■ SUPPLIED INFORMATION
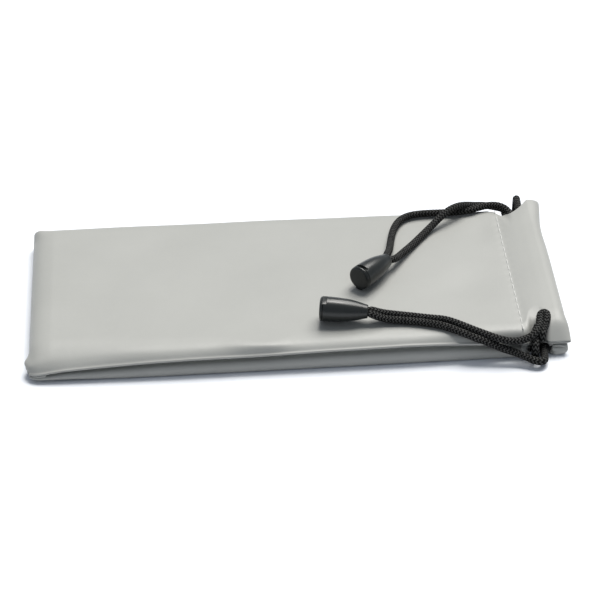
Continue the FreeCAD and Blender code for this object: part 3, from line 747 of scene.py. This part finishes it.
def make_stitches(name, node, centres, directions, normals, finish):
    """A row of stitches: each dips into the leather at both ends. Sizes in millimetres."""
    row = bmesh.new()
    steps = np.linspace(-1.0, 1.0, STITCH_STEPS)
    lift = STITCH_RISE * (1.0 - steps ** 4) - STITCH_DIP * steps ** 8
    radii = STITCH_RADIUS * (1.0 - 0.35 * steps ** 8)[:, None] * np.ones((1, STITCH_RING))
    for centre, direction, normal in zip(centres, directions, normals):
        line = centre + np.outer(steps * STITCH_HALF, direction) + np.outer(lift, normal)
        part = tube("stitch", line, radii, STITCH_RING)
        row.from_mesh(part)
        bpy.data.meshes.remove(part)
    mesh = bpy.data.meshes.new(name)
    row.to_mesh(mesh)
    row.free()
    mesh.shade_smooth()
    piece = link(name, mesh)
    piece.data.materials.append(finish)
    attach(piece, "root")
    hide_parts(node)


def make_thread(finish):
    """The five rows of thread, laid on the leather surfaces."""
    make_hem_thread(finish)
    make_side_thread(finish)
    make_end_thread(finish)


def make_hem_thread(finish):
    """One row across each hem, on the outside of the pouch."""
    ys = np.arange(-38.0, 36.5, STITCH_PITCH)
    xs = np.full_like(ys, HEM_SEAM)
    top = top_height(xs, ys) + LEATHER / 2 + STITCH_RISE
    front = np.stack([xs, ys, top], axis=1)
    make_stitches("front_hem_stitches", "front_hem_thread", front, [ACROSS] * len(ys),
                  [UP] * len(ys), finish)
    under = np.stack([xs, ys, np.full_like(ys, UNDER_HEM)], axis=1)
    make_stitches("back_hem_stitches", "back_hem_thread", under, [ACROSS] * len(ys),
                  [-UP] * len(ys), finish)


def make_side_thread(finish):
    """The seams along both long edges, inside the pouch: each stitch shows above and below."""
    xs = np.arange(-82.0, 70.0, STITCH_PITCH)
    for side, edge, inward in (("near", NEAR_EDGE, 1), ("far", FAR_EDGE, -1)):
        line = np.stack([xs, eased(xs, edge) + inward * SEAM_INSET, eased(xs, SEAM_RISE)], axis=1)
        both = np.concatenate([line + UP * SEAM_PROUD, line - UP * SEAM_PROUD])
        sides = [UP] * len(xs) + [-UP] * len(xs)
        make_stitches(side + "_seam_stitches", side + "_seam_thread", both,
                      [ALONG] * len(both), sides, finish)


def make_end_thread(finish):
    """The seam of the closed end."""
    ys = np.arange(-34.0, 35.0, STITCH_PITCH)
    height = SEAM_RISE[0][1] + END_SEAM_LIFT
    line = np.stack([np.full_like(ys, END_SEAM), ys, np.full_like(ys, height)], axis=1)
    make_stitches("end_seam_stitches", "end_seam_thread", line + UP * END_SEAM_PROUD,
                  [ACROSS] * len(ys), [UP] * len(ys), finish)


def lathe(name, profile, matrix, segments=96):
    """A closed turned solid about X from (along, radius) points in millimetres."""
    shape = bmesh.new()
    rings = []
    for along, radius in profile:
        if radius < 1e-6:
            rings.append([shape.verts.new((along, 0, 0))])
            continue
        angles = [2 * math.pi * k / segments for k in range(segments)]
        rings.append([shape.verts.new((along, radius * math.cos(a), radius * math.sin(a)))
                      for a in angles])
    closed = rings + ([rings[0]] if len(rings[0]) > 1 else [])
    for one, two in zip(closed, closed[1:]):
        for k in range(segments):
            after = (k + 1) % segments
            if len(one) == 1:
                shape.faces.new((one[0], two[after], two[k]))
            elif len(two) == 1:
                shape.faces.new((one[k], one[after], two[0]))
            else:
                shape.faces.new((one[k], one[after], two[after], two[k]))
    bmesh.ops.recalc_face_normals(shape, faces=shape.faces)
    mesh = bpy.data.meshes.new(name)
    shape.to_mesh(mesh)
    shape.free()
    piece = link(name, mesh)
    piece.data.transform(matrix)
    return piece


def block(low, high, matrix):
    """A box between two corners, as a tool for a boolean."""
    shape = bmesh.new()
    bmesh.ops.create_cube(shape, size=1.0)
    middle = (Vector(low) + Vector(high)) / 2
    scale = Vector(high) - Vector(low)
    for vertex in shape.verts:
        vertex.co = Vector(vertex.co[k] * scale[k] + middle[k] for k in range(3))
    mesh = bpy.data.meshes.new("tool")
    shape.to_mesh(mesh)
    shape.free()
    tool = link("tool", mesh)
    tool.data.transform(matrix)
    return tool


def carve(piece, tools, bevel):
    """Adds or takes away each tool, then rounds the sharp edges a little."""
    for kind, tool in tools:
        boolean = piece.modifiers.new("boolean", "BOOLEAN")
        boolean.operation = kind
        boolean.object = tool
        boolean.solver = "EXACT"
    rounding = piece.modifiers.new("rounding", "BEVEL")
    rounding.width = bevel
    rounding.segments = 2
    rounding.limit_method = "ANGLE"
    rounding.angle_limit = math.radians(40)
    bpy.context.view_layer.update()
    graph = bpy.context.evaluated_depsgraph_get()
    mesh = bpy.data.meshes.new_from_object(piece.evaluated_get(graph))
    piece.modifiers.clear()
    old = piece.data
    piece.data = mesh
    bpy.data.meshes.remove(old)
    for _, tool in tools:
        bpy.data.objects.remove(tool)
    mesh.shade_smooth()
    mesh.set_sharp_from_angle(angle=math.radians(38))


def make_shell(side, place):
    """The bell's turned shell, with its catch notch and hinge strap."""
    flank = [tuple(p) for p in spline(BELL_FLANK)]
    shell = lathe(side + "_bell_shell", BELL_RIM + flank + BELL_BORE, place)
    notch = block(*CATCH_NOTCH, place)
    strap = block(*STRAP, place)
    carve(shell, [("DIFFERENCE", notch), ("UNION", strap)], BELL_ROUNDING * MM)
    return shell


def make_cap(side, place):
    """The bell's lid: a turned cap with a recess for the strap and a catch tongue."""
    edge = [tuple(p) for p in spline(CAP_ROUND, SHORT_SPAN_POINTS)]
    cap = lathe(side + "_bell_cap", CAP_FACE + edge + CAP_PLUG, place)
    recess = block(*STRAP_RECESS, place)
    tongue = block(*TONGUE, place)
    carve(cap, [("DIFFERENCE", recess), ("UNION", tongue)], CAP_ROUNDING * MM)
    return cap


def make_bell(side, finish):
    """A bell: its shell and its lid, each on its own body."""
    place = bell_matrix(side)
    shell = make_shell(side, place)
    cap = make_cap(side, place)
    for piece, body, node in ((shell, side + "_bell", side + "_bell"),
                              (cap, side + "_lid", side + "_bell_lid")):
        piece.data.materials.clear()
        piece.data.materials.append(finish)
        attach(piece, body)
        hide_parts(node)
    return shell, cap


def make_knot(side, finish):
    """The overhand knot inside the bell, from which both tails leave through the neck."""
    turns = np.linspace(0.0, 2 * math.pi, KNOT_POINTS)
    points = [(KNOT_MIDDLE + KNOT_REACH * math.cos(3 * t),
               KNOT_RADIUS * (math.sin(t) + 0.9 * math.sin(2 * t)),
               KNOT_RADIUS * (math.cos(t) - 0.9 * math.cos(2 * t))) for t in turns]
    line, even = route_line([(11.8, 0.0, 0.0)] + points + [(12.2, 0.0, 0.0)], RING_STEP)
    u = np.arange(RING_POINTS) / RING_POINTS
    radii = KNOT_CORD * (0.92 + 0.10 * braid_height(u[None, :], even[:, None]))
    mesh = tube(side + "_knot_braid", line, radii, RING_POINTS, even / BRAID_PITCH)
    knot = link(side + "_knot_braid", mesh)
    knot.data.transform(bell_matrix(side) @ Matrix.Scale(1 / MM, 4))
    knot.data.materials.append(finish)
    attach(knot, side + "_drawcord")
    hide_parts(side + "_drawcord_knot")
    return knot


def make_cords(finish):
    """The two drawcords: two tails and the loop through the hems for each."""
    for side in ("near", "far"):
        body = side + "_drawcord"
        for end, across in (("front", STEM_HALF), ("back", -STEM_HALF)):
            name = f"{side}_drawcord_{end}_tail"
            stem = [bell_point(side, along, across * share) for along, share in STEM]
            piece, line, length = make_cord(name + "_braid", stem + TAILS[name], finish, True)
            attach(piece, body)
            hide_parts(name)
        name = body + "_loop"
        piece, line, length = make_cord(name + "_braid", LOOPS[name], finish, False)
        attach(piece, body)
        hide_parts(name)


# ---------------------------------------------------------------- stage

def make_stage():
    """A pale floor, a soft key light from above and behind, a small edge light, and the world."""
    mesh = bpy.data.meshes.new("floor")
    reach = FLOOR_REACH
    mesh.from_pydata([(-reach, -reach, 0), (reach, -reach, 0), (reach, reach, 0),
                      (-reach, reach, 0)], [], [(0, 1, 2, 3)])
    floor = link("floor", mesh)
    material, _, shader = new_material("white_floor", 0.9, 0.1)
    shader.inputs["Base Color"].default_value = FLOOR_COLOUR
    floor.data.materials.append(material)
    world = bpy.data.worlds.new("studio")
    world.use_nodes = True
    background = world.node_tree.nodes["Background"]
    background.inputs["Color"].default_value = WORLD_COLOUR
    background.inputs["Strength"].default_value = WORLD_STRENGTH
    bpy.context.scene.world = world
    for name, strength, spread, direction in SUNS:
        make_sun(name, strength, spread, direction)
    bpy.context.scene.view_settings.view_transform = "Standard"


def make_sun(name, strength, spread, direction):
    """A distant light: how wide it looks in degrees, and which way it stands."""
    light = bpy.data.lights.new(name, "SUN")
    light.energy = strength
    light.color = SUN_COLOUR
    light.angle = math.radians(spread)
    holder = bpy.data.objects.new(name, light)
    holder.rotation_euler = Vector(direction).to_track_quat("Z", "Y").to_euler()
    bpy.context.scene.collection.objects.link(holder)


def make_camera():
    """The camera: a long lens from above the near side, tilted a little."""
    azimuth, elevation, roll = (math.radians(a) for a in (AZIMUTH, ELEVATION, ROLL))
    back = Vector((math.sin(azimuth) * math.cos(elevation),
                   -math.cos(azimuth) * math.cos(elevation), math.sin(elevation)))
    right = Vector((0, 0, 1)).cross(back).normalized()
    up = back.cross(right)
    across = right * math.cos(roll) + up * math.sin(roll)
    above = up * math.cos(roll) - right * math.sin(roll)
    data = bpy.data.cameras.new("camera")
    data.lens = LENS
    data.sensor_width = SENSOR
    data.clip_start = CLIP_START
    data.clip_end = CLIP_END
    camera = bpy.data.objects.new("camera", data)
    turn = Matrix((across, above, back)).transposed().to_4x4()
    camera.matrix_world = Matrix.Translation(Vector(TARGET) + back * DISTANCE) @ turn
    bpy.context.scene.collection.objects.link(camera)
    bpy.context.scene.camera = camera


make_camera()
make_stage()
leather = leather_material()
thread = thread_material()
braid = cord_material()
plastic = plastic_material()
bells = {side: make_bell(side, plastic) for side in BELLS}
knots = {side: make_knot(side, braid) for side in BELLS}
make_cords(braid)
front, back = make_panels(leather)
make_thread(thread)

■ DESCRIPTION OF THE TASK
Reply with nothing but the number of lines in the data above that contain "attach".

■ SOLUTION TO THIS PROBLEM
5